しかし、コンピュータに関して言えば、親方は「本」です。もし、IBMのコンパイラーチームの人が、教えてくれるのならば、本望ですが、多分彼らの本当にやりたい徒弟制度は、コンパイラー作成の熟練工の育成でしょう。IBMから見れば、私らは、あくまで、「ユーザー」なのです。結局、マニュアル以上の仕事はできないはずなので、限界線は、そこに引かれます。
(追記:2001-6-27後で読んでいて気になったのですが、「マニュアル以上の仕事」とは、「マニュアル」に書いていないこと、のことです。ありもしない、機能を考えても意味は無い、といった意味です。APIがあるといっても、API以上のことはできません。)
ユーザーのレベルを考えてみると、「正確な情報源」「豊富な経験」「専門知識」「意欲」「先見性」「熟練度(キー入力の速さなど)」「論理性」「交渉能力」「表現能力(文書、図解能力)」「伝達能力」「芸術性」...こんなあたりが、指標になると思います。ただ羅列しただけですが、多いですね。一つ一つすべて、思い当たるものばかりです。(「芸術性」は賛否両論ありそうですが..).これらの基底にあるのは、間違いなく、「知識」です。知らないなら、何もできないからです。AS/400に限って言えば、(あたりまえですが)その知識は、IBMが提供します。それは、レターでの発表やら、マニュアルやら、Webやら、提供手段は様々ですが、マニュアルが最も、豊富な情報で、最も、IBM内部の開発者に近い情報源(最近は、MLのほうが近いかもしれませんが...)になっています。これを読まない人が、読んでいる人間以上の知識や技術を身に付けるのは、不可能です。なぜなら、本当の仕事は、マニュアルの内容を理解した上で行われる、その応用や展開が、中核なのですから。
但し、多くのマニュアル以上の情報も氾濫している昨今では、マニュアルだけでは足りなくなってきているのも事実です。マニュアルを読むのは、子供が言葉を覚えるのと同じく基本中の基本で、さらに、絶えず、アンテナをはって、日本語、英語の文書を漁り、マニュアルの説明が、手薄な部分の理解に勤めていく、これが、今の私の現状です。技術を上げていくためには、この努力は、怠ることができません。
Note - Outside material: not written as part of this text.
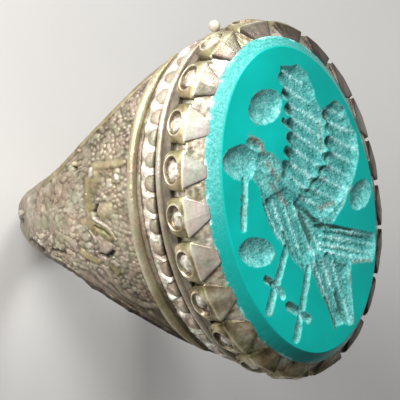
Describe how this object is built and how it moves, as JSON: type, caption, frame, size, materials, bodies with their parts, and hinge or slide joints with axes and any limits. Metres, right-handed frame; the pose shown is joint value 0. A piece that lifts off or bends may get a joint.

金を稼ぐ以上、これは当然のことだと思いませんか?
そうそう、偶然、マニュアルを見て、おや?と驚くことがたまにあります。昔、DDSキーワードのDATEは、ジョブ日付だけだったのが、今は、パラメータをつけることで、システム日付を表示できるように、機能強化されていました。あるキーワードをみて、機能強化されていることに気が付かないで、「ああ、そんな基本的なこと、10年以上前から知っているよ、ふん、ばかばかしい、マニュアルなんて見る必要ない」と、奢り昂ぶっていると、そんな落とし穴に落ちます。一回読んで、もうわかった、とマニュアルを読まなくなるは、間違いだ、ということです。IBMのマニュアルに限って言えば、一回一通り読めば、次期バージョンからは、変更履歴だけ読めば、楽に変更、追加された部分は分かると思います。
(ただ、今のIBMのマニュアルは、分冊が細かすぎて、探すのが大変です。昔の「プログラマーの手引き」を懐かしく思うのは、私だけででしょうか?)